Is Jesus Being Petty?

11/24/99

How many jokes turn on God being petty like us? He sends a lightening bolt to strike a golfer for cursing after he misses each shot, but when the bolt misses God says, "Blankety blank I missed." In the spelling test that everyone needs to pass to enter heaven, He asks those He wants in heaven to spell, Mark, Luke, or John. To those he doesn't want, God says, "Spell Mephibosheth." Is God really petty like we are?

He appears so in our text, doesn't He? After healing 10 lepers only 1 comes back, and Jesus says, "Where are the 9?" Doesn't it appear that Jesus is saying, "Why aren't there 10 former lepers at my feet, groveling in the dirt, thanking me? Those ingrates! What slobs! Didn't anyone ever teach them to say thanks!"

That's how we are, isn't it? Ingratitude dries up the milk of human kindness. We say, "That's the last time I'll do that for him; he didn't even say thanks!" And no one will challenge us. It seems right and proper to do nothing for ingrates.
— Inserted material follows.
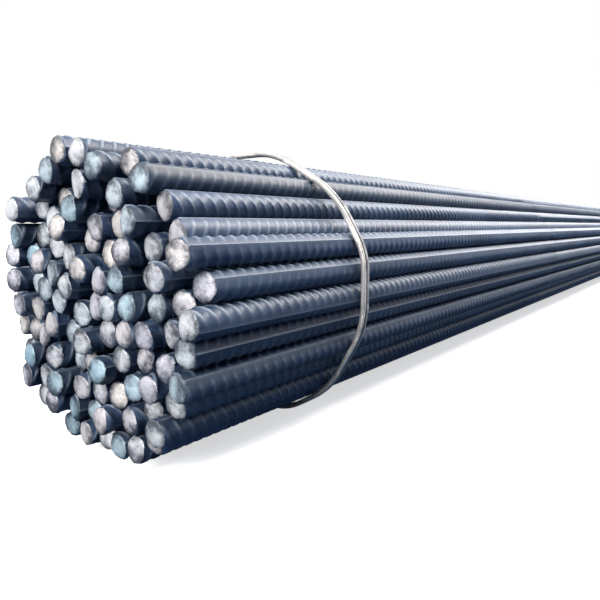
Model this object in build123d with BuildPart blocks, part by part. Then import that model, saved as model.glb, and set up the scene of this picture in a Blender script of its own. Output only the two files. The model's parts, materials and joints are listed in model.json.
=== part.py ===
"""A bundle of straight reinforcing bars, held by three ties of steel wire rod.

The bars lie along Y, and the ends that face -Y are the ones seen most. The origin is on the
floor, under the middle of the bundle.
"""

from build123d import *
import math
import os
import random

# The bars
bar_diameter = 25.0
bar_length = 6000.0
rib_standoff = 0.8  # free space between two bars, which their ribs take up
ring_bars = (1, 7, 13, 20, 26, 33)  # laid in each ring, from the middle of the bundle out
bars_per_row = 8
end_stagger = 22.0  # how far the ends of the bars lie out of line
end_slant = 5.0  # degrees that a shear leaves an end out of square

# The ties
wire_diameter = 5.5
flat_count = 8  # the round wire has few flats, so that its many bends stay light
wire_gap = 0.3  # between a tie and the bars, and between its own turns
tie_count = 3
tie_inset = 215.0  # from the ends of the bundle to its outer ties
tie_sides = 12  # straight stretches in one turn of a tie
crossing_length = 30.0  # over which the wire moves across from its first turn to its second
tail_spread = 2.0  # that the ends of the wire stand out sideways where they leave the turns
tail_step_back = 6.0  # that they leave the turns before they would meet
tail_root = 16.0  # from the turns to the twist
tail_pitch = 26.0  # one full turn of the twist
tail_steps = 6  # bends in one full turn of the twist
tail_bends = 6
tail_tip = 6.0  # straight end of the wire past the twist

# How the bars settle, in bar pitches
ring_share = 1.05  # of a pitch, from one ring to the next
floor_share = 0.95  # of the outer ring's radius, where the floor flattens the bundle
first_shake = 0.22
settle_sink = 0.01
settle_pull = 0.004
settle_rounds = 240
calm_rounds = 60
bundle_seed = 6

bar_pitch = bar_diameter + rib_standoff
bar_radius = bar_diameter / 2
wire_radius = wire_diameter / 2
wire_reach = bar_radius + wire_gap + wire_radius  # from a bar's axis to the wire's
turn_offset = (wire_diameter + wire_gap) / 2  # of each turn from the middle of its tie
hoop_radius = ring_share * (len(ring_bars) - 1)  # of the outer ring, in bar pitches
chance = random.Random(bundle_seed)


def laid_centres():
    """Centres of the bars as first laid: rings round a middle bar, a little shaken."""
    centres = []
    for ring, in_ring in enumerate(ring_bars):
        radius = hoop_radius * ring / (len(ring_bars) - 1)
        start = chance.uniform(0, 2 * math.pi)
        for k in range(in_ring):
            angle = start + 2 * math.pi * k / in_ring
            x = radius * math.cos(angle) + first_shake * chance.uniform(-1, 1)
            z = radius * math.sin(angle) + first_shake * chance.uniform(-1, 1)
            centres.append([x, z])
    return centres


def push_apart(centres):
    """Moves two bars that are nearer than one pitch, half the way each."""
    for i, first in enumerate(centres):
        for second in centres[:i]:
            dx = first[0] - second[0]
            dz = first[1] - second[1]
            distance = math.hypot(dx, dz)
            if distance < 1:
                push = 0.5 * (1 - distance) / max(distance, 1e-9)
                first[0] += dx * push
                first[1] += dz * push
                second[0] -= dx * push
                second[1] -= dz * push


def settled_centres():
    """Lets the bars sink together inside a hoop, on a flat floor, until none overlap."""
    centres = laid_centres()
    floor = -floor_share * hoop_radius
    for turn in range(settle_rounds):
        force = max(0.0, 1 - turn / (0.7 * settle_rounds))
        for centre in centres:
            centre[0] *= 1 - settle_pull * force
            centre[1] *= 1 - settle_pull * force
            centre[1] -= settle_sink * force
        for _ in range(4):
            push_apart(centres)
            for centre in centres:
                inward = min(1.0, hoop_radius / math.hypot(*centre))
                centre[0] *= inward
                centre[1] = max(centre[1] * inward, floor)
    for _ in range(calm_rounds):
        push_apart(centres)
        for centre in centres:
            centre[1] = max(centre[1], floor)
    return [(x * bar_pitch, z * bar_pitch) for x, z in centres]


def side_line(centres, turn):
    """A straight side of a tie: the way it faces, and how far out it clears every bar."""
    facing = (math.cos(turn), math.sin(turn))
    return facing, max(x * facing[0] + z * facing[1] for x, z in centres) + wire_reach


def meeting_point(first, second):
    """Where two sides of a tie would meet, in X and Z."""
    (ax, az), a_out = first
    (bx, bz), b_out = second
    cross = ax * bz - az * bx
    return (a_out * bz - b_out * az) / cross, (ax * b_out - bx * a_out) / cross


def bend_limit(before, corner, after):
    """The largest bend that leaves a little of both straight stretches."""
    run_in = corner - before
    run_out = after - corner
    half_turn = math.radians(run_in.get_angle(run_out)) / 2
    return 0.45 * min(run_in.length, run_out.length) / math.tan(half_turn)


def clear_bend(before, corner, after, centres):
    """The largest bend at a corner of a tie that stays clear of every bar."""
    inward = ((before - corner).normalized() + (after - corner).normalized()).normalized()
    half_turn = math.radians((corner - before).get_angle(after - corner)) / 2
    radius = bend_limit(before, corner, after)
    while radius > wire_reach:
        middle = corner + inward * (radius / math.cos(half_turn))
        reaches = []
        for x, z in centres:
            out = Vector(x, corner.Y, z) - middle
            if out.length > 1 and out.get_angle(inward * -1) < math.degrees(half_turn) + 1:
                reaches.append(out.length + wire_reach)
        if max(reaches, default=0) <= radius:
            break
        radius *= 0.96
    return radius


def tail_points(side_x, middle_z, hand):
    """One end of the wire, from the turn that it leaves to its tip, round the twist's axis."""
    leave_y = hand * (turn_offset + tail_spread)
    leave_z = hand * tail_step_back
    first_angle = math.atan2(leave_z, leave_y)
    twist_radius = turn_offset / math.cos(math.pi / tail_steps)
    points = [Vector(side_x, leave_y, middle_z + leave_z)]
    for k in range(tail_bends + 1):
        angle = first_angle + 2 * math.pi * k / tail_steps
        x = side_x - tail_root - k * tail_pitch / tail_steps
        y = twist_radius * math.cos(angle)
        points.append(Vector(x, y, middle_z + twist_radius * math.sin(angle)))
    points.append(points[-1] - Vector(tail_tip, 0, 0))
    return points


centres = settled_centres()
tie_turns = [math.pi + 2 * math.pi * k / tie_sides for k in range(tie_sides)]
sides = [side_line(centres, turn) for turn in tie_turns]
corners = [meeting_point(sides[k], sides[(k + 1) % tie_sides]) for k in range(tie_sides)]

# Where the bundle lies: its ties on the floor, and the middle of its whole width over the origin
tail_reach = tail_root + tail_bends * tail_pitch / tail_steps + tail_tip
left_out = sides[0][1] + tail_reach
right_out = sides[tie_sides // 2][1] + wire_radius
floor_out = sides[tie_sides // 4][1] + wire_radius
shift_x = (left_out - right_out) / 2
shift_z = floor_out

# How far along the bundle each bar lies, and which way its sheared ends lean
slips = [chance.uniform(-0.5, 0.5) * end_stagger for _ in centres]
near_leans = [(chance.uniform(0, 360), chance.uniform(0.2, 1) * end_slant) for _ in centres]
far_leans = [(chance.uniform(0, 360), chance.uniform(0.2, 1) * end_slant) for _ in centres]


def end_plane(x, y, z, lean):
    """The cut across a bar, leaning out of square."""
    around, slant = lean
    sideways = math.sin(math.radians(slant))
    lean_x = sideways * math.cos(math.radians(around))
    lean_z = sideways * math.sin(math.radians(around))
    return Plane(origin=(x, y, z), x_dir=(0, 0, 1), z_dir=(lean_x, 1, lean_z))


def sheared_bar(k):
    """One straight round bar with its two sheared ends."""
    x = centres[k][0] + shift_x
    z = centres[k][1] + shift_z
    near_y = slips[k] - bar_length / 2
    far_y = slips[k] + bar_length / 2
    spare = bar_diameter
    with BuildPart() as bar:
        with BuildSketch(Plane(origin=(x, near_y - spare, z), x_dir=(1, 0, 0), z_dir=(0, 1, 0))):
            Circle(bar_radius)
        extrude(amount=bar_length + 2 * spare)
        split(bisect_by=end_plane(x, near_y, z, near_leans[k]), keep=Keep.TOP)
        split(bisect_by=end_plane(x, far_y, z, far_leans[k]), keep=Keep.BOTTOM)
    return bar.part


def wire_tie(name, y):
    """One length of wire rod, laid twice round the bundle, with its two ends twisted together."""
    side_x = -sides[0][1]
    middle_z = (corners[0][1] + corners[-1][1]) / 2
    first_tail = tail_points(side_x, middle_z, -1)
    last_tail = tail_points(side_x, middle_z, 1)
    first_turn = [Vector(x, -turn_offset, z) for x, z in corners]
    second_turn = [Vector(x, turn_offset, z) for x, z in corners]
    crossing = [
        Vector(side_x, -turn_offset, middle_z + crossing_length / 2),
        Vector(side_x, turn_offset, middle_z - crossing_length / 2),
    ]
    points = first_tail[::-1] + first_turn + crossing + second_turn + last_tail
    turn_corners = first_turn + second_turn
    radii = []
    for before, corner, after in zip(points, points[1:], points[2:]):
        if corner in turn_corners:
            radii.append(clear_bend(before, corner, after, centres))
        else:
            radii.append(bend_limit(before, corner, after))
    place = Vector(shift_x, y, shift_z)
    with BuildPart() as tie:
        with BuildLine() as route:
            FilletPolyline([point + place for point in points], radius=radii)
        with BuildSketch(Plane(origin=route.line @ 0, z_dir=route.line % 0)):
            RegularPolygon(wire_radius, flat_count)
        sweep(path=route.line)
    tie.part.label = name
    print(name, "bends", round(min(radii), 1), "to", round(max(radii), 1))
    return tie


os.makedirs("parts", exist_ok=True)

by_height = sorted(range(len(centres)), key=lambda k: centres[k][1])
for start in range(0, len(by_height), bars_per_row):
    bars = [sheared_bar(k) for k in by_height[start:start + bars_per_row]]
    with BuildPart() as row:
        add(bars)
    name = f"bar_row_{start // bars_per_row + 1:02d}"
    row.part.label = name
    export_step(row.part, f"parts/{name}.step")

tie_span = bar_length - 2 * tie_inset
for k in range(tie_count):
    name = f"wire_tie_{k + 1}"
    tie = wire_tie(name, tie_span * (k / (tie_count - 1) - 0.5))
    export_step(tie.part, f"parts/{name}.step")
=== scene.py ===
import bpy
import json
import math
import random
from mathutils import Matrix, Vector

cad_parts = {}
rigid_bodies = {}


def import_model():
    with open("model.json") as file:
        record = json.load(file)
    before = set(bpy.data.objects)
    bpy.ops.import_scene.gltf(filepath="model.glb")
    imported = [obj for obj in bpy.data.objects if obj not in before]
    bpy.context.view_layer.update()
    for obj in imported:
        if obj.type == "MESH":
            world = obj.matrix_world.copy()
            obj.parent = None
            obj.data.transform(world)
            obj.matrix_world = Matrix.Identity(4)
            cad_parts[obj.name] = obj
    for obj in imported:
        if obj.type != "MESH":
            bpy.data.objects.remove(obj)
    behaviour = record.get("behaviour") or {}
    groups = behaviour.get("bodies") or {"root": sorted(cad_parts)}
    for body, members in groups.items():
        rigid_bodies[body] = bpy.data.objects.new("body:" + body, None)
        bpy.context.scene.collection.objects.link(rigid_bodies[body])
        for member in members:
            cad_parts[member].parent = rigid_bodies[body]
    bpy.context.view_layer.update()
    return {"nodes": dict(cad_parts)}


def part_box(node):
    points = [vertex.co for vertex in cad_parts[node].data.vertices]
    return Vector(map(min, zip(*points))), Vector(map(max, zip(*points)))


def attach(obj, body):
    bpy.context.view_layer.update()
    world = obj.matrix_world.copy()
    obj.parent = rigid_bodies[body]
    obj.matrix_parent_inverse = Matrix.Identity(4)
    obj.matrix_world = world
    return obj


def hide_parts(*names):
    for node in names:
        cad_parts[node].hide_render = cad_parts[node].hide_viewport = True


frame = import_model()

# The camera stands close to the near end of the bundle and a little above its middle. It looks
# along the bundle's right side, so that the bars run together towards the right.
bundle_radius = 0.148
near_end = -3.0
tie_wrap = 0.0058  # from the outermost bars to the outside of a tie
camera_right = 2.961  # of the bundle's axis, in bundle radii, as the next two are
camera_back = 1.853
camera_up = 0.442
looking = Vector((-0.5976, 0.7906, -0.1334))
sensor_width = 36
picture_width = 600
picture_focal = 260.0  # in pixels, as the width is
enlarged = 2.15  # so that the bundle fills the picture
nearest_seen = 0.01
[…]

It seems perfectly acceptable to remember forever that someone didn't say thanks for something we did. As new brides are told, if you want to be remembered forever, just don't write thank-you notes for wedding gifts.

But is Jesus petty like we are? Do you honestly think He needs to be thanked or He stops giving grace and every blessing? Does He do to us what we do to others? "You didn't say thank you for this blessing, so I won't send it anymore?" How could that be? Ingratitude can dry up the milk of human kindness but how could it dry up or even sour the milk of divine kindness? Doesn't God say that He makes the sun shine and the rain fall on the unjust? Wouldn't that include the unthankful?

The milk of human kindness dries up in the face of ingratitude because we carry it around in those little 8 ounce milk cartons. But God has an ocean full that can never dry up. God declares dozens of time that His mercy endures forever. These lepers came asking for mercy. Do you think 9 not turning back could do what eternity can't; do you think 9 ingrates could exhaust the mercy of God that endures forever? Think again.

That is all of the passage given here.